What to produce: From the line that has "obj.matrix_world = world" down to the final line of the listing below, transcribe every line exactly, and only those.
=-=-=-=-=
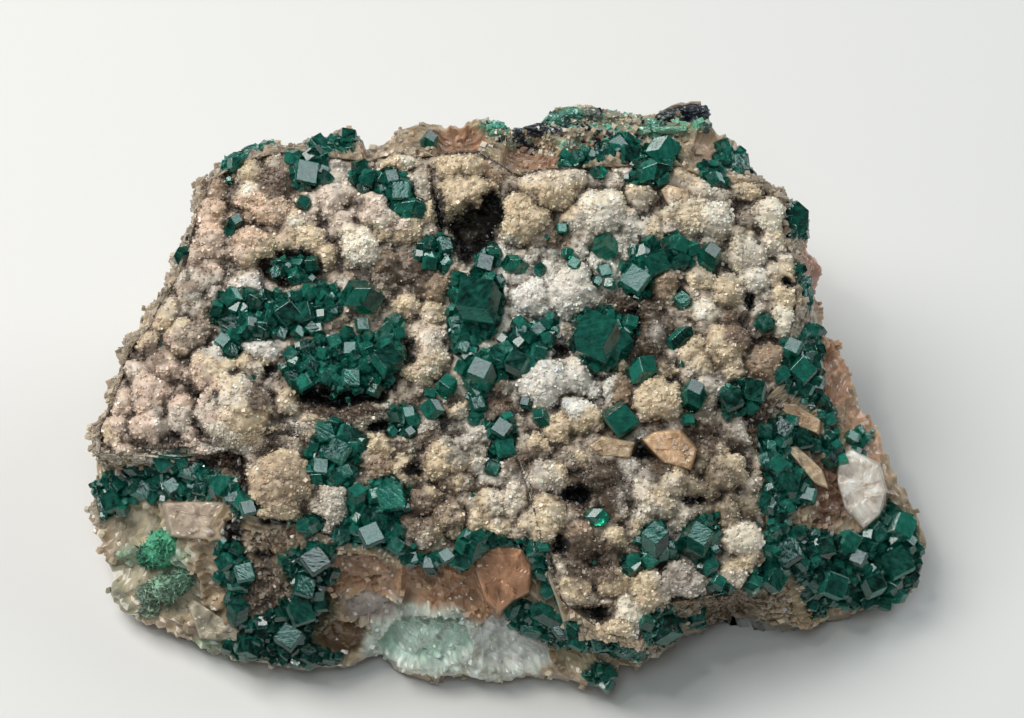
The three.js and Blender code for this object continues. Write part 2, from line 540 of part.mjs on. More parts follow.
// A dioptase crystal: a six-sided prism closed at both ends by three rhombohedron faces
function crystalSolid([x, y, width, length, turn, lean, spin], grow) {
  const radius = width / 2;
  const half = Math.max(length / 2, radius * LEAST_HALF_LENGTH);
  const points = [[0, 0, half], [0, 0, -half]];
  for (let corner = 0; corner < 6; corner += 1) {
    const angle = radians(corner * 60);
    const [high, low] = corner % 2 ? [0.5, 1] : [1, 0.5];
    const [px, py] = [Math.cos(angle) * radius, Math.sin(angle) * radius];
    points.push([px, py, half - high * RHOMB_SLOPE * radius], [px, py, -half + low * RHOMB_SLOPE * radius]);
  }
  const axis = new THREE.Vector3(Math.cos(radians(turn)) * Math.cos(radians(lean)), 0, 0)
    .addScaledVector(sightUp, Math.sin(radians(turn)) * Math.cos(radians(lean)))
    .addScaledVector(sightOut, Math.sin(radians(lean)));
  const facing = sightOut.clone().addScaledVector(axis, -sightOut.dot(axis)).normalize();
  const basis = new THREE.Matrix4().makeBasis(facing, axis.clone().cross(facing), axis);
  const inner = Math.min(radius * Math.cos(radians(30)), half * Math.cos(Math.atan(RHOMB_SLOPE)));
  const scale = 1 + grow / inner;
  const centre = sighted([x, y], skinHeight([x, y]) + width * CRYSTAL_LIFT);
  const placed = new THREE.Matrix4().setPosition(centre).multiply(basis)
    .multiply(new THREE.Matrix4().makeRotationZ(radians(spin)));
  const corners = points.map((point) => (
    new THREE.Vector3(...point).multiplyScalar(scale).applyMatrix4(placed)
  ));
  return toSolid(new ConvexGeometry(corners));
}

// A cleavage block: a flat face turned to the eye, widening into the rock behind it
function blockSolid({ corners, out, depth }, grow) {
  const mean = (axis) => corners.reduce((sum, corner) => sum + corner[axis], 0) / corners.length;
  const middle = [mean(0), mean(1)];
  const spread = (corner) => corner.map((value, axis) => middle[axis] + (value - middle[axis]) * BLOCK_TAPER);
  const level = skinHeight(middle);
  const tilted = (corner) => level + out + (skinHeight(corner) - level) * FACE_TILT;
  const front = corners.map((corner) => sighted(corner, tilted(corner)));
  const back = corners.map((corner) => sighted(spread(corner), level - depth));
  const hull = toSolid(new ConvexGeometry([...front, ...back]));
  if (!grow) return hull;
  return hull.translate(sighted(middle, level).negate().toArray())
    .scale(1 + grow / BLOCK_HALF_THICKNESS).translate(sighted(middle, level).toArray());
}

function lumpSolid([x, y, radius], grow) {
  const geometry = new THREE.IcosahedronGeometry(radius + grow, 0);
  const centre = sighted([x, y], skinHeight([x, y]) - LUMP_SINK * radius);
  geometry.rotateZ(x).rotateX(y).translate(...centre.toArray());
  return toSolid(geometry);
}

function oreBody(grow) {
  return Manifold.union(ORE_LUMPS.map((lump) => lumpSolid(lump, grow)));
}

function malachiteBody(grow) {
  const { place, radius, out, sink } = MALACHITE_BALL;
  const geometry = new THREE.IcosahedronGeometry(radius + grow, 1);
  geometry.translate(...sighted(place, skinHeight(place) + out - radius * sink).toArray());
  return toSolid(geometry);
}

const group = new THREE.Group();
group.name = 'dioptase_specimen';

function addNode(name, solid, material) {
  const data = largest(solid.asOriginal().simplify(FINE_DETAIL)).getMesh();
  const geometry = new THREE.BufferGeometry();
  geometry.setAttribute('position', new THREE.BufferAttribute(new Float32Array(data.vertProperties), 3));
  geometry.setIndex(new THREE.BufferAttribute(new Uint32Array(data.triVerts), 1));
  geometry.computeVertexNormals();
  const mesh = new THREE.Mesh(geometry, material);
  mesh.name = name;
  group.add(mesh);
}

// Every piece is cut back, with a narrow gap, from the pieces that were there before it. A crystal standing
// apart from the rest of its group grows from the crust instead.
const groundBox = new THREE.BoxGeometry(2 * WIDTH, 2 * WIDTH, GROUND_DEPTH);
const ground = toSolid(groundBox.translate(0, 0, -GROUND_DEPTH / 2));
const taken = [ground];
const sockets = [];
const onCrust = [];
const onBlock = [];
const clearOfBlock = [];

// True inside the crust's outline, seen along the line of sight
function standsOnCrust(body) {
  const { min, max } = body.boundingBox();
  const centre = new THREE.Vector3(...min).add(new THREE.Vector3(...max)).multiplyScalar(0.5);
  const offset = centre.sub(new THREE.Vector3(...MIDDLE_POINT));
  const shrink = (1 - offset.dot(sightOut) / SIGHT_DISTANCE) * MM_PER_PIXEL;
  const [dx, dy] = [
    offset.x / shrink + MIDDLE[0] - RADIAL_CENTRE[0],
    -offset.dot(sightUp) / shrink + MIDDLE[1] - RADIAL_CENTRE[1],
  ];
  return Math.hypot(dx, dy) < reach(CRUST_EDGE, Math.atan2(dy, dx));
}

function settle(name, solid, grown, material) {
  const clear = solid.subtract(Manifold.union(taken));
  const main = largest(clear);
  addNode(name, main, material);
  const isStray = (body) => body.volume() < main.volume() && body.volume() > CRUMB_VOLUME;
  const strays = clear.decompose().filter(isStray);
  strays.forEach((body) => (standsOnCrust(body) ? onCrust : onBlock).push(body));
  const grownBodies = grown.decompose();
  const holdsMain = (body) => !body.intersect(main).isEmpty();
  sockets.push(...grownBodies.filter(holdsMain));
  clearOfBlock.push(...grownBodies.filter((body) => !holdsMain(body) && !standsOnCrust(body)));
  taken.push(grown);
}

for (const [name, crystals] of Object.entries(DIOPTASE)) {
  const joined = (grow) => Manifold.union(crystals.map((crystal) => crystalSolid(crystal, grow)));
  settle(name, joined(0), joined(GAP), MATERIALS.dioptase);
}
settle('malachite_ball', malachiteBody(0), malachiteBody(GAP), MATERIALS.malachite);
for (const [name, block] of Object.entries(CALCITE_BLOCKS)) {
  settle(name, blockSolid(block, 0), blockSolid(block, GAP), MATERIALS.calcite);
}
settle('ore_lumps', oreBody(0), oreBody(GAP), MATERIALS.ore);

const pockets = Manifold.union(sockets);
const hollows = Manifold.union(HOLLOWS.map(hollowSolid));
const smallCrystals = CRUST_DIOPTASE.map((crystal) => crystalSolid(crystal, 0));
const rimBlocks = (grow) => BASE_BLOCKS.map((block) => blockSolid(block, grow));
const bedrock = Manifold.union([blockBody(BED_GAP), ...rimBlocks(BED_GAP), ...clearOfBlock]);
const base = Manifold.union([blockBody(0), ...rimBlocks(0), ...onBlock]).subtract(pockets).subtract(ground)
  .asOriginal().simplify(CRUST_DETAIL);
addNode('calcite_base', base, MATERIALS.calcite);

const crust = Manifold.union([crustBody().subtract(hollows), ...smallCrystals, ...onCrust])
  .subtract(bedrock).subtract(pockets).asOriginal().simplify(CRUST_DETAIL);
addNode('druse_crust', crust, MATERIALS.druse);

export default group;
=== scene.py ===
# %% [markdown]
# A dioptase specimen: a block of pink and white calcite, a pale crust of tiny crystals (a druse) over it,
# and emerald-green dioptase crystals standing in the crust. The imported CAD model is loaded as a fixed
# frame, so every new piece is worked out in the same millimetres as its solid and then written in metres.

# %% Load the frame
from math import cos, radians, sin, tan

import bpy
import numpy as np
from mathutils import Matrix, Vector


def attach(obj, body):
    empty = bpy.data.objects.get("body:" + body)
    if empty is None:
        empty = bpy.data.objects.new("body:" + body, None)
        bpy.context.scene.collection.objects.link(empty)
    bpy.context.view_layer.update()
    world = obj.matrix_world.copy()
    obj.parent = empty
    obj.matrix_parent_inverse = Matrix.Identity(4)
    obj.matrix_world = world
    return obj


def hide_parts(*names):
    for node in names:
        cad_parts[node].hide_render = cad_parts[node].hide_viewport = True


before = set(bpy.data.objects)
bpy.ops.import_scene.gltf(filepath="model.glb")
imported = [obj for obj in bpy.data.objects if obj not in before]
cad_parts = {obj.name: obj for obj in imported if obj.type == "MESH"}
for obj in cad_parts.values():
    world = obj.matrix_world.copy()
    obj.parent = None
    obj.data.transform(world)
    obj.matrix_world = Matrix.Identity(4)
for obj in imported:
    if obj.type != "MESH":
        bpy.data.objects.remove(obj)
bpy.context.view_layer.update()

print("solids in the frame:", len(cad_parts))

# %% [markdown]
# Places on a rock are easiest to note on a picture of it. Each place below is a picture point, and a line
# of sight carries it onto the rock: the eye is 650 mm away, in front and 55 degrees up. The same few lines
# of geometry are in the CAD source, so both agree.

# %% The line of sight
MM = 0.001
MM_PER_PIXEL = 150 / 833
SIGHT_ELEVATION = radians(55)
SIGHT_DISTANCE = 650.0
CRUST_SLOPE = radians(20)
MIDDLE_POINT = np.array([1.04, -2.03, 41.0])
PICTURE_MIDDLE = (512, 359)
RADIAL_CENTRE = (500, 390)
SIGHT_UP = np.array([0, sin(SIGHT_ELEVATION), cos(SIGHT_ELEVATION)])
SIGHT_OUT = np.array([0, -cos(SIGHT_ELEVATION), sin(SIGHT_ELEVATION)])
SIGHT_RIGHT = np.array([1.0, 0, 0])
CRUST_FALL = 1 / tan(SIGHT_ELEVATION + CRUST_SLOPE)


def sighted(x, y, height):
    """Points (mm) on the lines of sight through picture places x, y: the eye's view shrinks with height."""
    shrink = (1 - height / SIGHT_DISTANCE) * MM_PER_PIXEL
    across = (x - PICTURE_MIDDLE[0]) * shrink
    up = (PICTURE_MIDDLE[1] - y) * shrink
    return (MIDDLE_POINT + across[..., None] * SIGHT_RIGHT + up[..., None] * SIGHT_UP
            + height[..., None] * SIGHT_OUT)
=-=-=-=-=
Response to this task:
    obj.matrix_world = world
    return obj


def hide_parts(*names):
    for node in names:
        cad_parts[node].hide_render = cad_parts[node].hide_viewport = True


before = set(bpy.data.objects)
bpy.ops.import_scene.gltf(filepath="model.glb")
imported = [obj for obj in bpy.data.objects if obj not in before]
cad_parts = {obj.name: obj for obj in imported if obj.type == "MESH"}
for obj in cad_parts.values():
    world = obj.matrix_world.copy()
    obj.parent = None
    obj.data.transform(world)
    obj.matrix_world = Matrix.Identity(4)
for obj in imported:
    if obj.type != "MESH":
        bpy.data.objects.remove(obj)
bpy.context.view_layer.update()

print("solids in the frame:", len(cad_parts))

# %% [markdown]
# Places on a rock are easiest to note on a picture of it. Each place below is a picture point, and a line
# of sight carries it onto the rock: the eye is 650 mm away, in front and 55 degrees up. The same few lines
# of geometry are in the CAD source, so both agree.

# %% The line of sight
MM = 0.001
MM_PER_PIXEL = 150 / 833
SIGHT_ELEVATION = radians(55)
SIGHT_DISTANCE = 650.0
CRUST_SLOPE = radians(20)
MIDDLE_POINT = np.array([1.04, -2.03, 41.0])
PICTURE_MIDDLE = (512, 359)
RADIAL_CENTRE = (500, 390)
SIGHT_UP = np.array([0, sin(SIGHT_ELEVATION), cos(SIGHT_ELEVATION)])
SIGHT_OUT = np.array([0, -cos(SIGHT_ELEVATION), sin(SIGHT_ELEVATION)])
SIGHT_RIGHT = np.array([1.0, 0, 0])
CRUST_FALL = 1 / tan(SIGHT_ELEVATION + CRUST_SLOPE)


def sighted(x, y, height):
    """Points (mm) on the lines of sight through picture places x, y: the eye's view shrinks with height."""
    shrink = (1 - height / SIGHT_DISTANCE) * MM_PER_PIXEL
    across = (x - PICTURE_MIDDLE[0]) * shrink
    up = (PICTURE_MIDDLE[1] - y) * shrink
    return (MIDDLE_POINT + across[..., None] * SIGHT_RIGHT + up[..., None] * SIGHT_UP
            + height[..., None] * SIGHT_OUT)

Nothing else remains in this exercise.